京都市の市内総生産(GDPに相当)は約6.5兆円なので、外国人観光消費由来の付加価値が占める割合は、0.2÷6.5で約3%となります。
市内総生産を一人当たり所得にすると約300万円なので、これに3%をかけると約10万円ということになります。(波及効果を含めると、もう少し多くなる可能性はあります)
一方で、日本人観光消費由来の付加価値は外国人の約4倍でしたので、一人当たり所得にすると30~40万円と推定されます。ただし、今後の国内人口減少により、これは徐々に減っていくことが予想されます。
外国人観光客がいなくなるということは、1年間300万円の収入の人が、今後収入が少しずつ減っていきそうななかで、年間10万円の収入を失うということになります。
この金額を大きいと捉えるかどうかは、各人の判断、ひいては政治的な判断に委ねられるところですが、みなさんはどうお感じになるでしょうか?奇しくも、全国民に配られる定額給付金と同じ金額に相当します。もちろん、インバウンドの受入は、10万円分の恩恵がある反面、混雑などの不利益も被ることになるので、単純比較はできません。しかし、おそらくほとんどの方が給付を受けることを考えると、やはりインバウンドが不要というわけにはいかないのではないでしょうか。
国内観光客の誘致に向けて
とはいえ、当面は国内観光客のみしか消費を期待できない状況なので、この需要にいかに応えるかが重要になってはきます。そこで「そうした状況のもと、何を重視していくのか?」という質問もいただきました。
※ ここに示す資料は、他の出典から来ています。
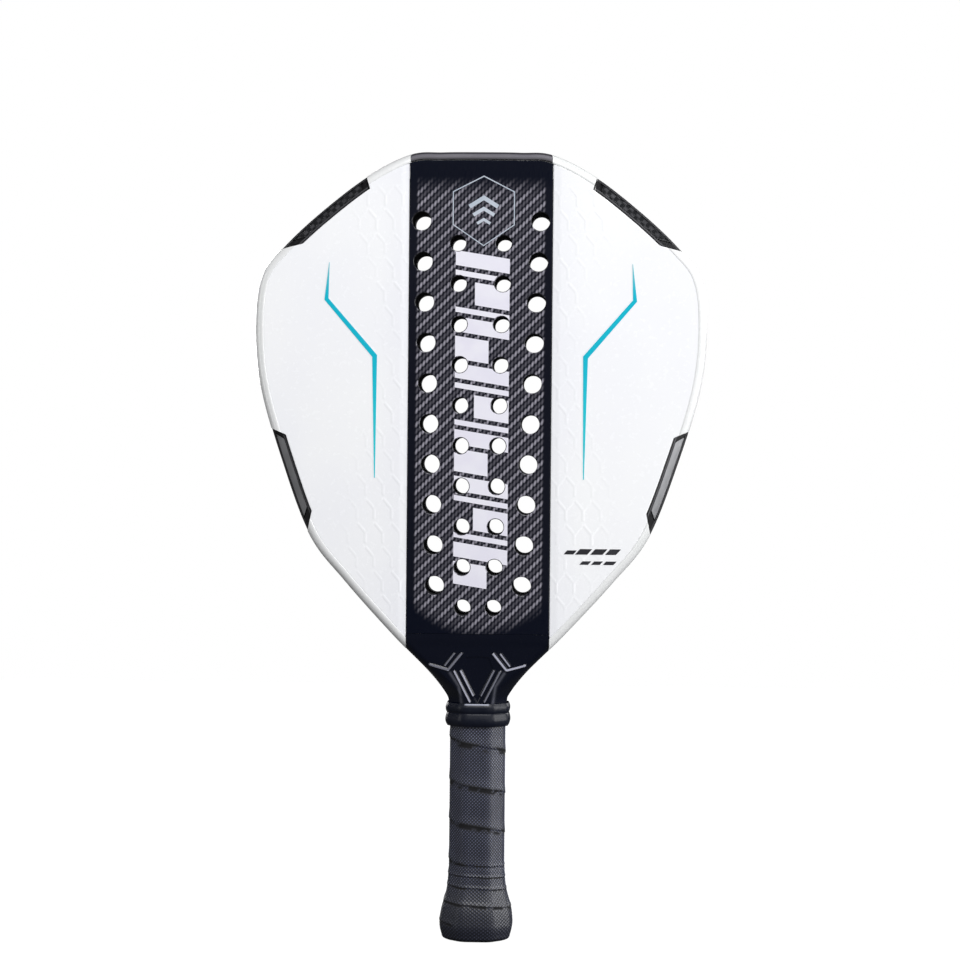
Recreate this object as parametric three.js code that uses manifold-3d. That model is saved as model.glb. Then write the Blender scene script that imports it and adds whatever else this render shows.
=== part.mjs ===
// Padel racket, in millimetres. X runs across the face, Y through its thickness (front is -Y),
// and Z up the racket from the middle of the butt to the tip of the head.
import * as THREE from "three";
import { mergeVertices } from "three/addons/utils/BufferGeometryUtils.js";
import Module from "manifold-3d";

const wasm = await Module();
wasm.setup();

// ---------- driving dimensions ----------

const LENGTH = 455;
const HALF_THICKNESS = 19;
const GAP = 0.3; // clearance between neighbouring pieces

// Right half of the outline as [x, z] knots, from the tip of the head to the neck.
const OUTLINE_KNOTS = [
  [0, LENGTH], [22, 454.8], [41, 453.4], [65.7, 441], [92.4, 420.5], [113.2, 401], [126, 384.3],
  [129.9, 358], [127, 321.6], [114.5, 278], [97.7, 234.3], [77, 207.8], [49.9, 178],
  [28.7, 156.6], [18.6, 143.5], [16.6, 137.5], [16.5, 128],
];
const OUTLINE_STEPS = 45; // chords in half the outline

const RIM = 4.4; // width of the rounded edge, seen from the front
const FRAME_WIDTH = 13; // of the frame tube, measured inwards from the outline
const FRAME_WALL = 1.6;
const FACE_PLY = 1; // thickness of a face panel
const STRIP_HALF_WIDTH = 41;
const STRIP_FOOT = 178; // z where the carbon strip ends and the yoke begins

// The 40 holes: two outer and two inner columns, ten holes each.
const HOLES_PER_COLUMN = 10;
const HOLE_PITCH = 23.25;
const OUTER_COLUMN = { topX: 34.1, footX: 25, topZ: 415.2, radius: 5.4 };
const INNER_COLUMN = { topX: 13.1, footX: 8.8, topZ: 402.6, radius: 4.6 };

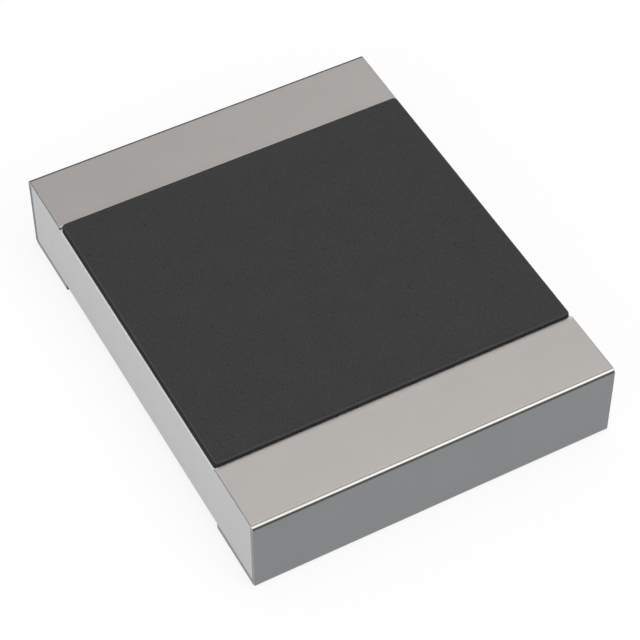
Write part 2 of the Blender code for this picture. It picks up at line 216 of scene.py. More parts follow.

いわずもがなですが、感染再発を予防し、安心・安全にお越しいただくために対策を施していくことが、最重要です。ガイドラインを作ったり、対策ができている店舗を紹介したり、観光客の行動を追跡できるようにしたり、すでに様々な動きが出始めているところです。
また、外国人が少ない今の時期だからこそ、外国人が多くて行きづらかった場所に行きたい、と考える人が多いと予想されます。Go to Travelキャンペーン等を利用して、これを機会に初めて京都へ行くという方も増えるかと思います。そうしたライト層観光客とのつながりが、1回きりで終わらないようにコミュニケーションを続けて行くこと(いわゆるリピーター開発)も重要だと考えています。
よくある手法としては、次に来ていただた時に使えるクーポンを発行したり、メルマガ会員登録してもらって、帰ってからも情報を届けられるようにしたり、といったことが挙げられるでしょうが、これに一捻り加えた企画を用意できるかどうかが勝負です。
そこで、今回の記事タイトルにもつながるのですが、いずれインバウンドが復活することを考えると、このタイミングでの国内観光客の誘客で重要なのは、
いつか外国人の友人が日本へ来るような時に、京都を紹介できるようになりたいから、今のうちに色々体験しておこう
と考えていただけるような方をどれだけ増やせるか、ではないでしょうか?
国内の観光客の中には、留学生をはじめとした外国人も含まれるので、そういった方々を通して、早い段階から魅力の再発信の準備をしていくことが、
重要だと個人的には考えています。いわゆるアンバサダーマーケティングですね。
台湾や東南アジア、豪州からインバウンドが復活するから、近隣地域からプロモーションを再開しようというのがありがちな発想ではあります。しかし、日用品などと違って消費の頻度・間隔が極めて長い国際旅行市場においては、災害やテロ等でマーケットが乱れたからといって安易にターゲットを変えても、その成果が現れる頃にはマーケットがもとに戻ってしまうので、得策では無いでしょう。
京都は、京都の強みである文化資源への理解度が高い、欧米豪方面に多い観光客を重視しています。したがって、目先のニーズ変化に惑わされず、インバウンド需要が無いあいだも、国内観光客のプロモーションを通して、インバウンド獲得への仕込みをしていけるようにしたいと思っています。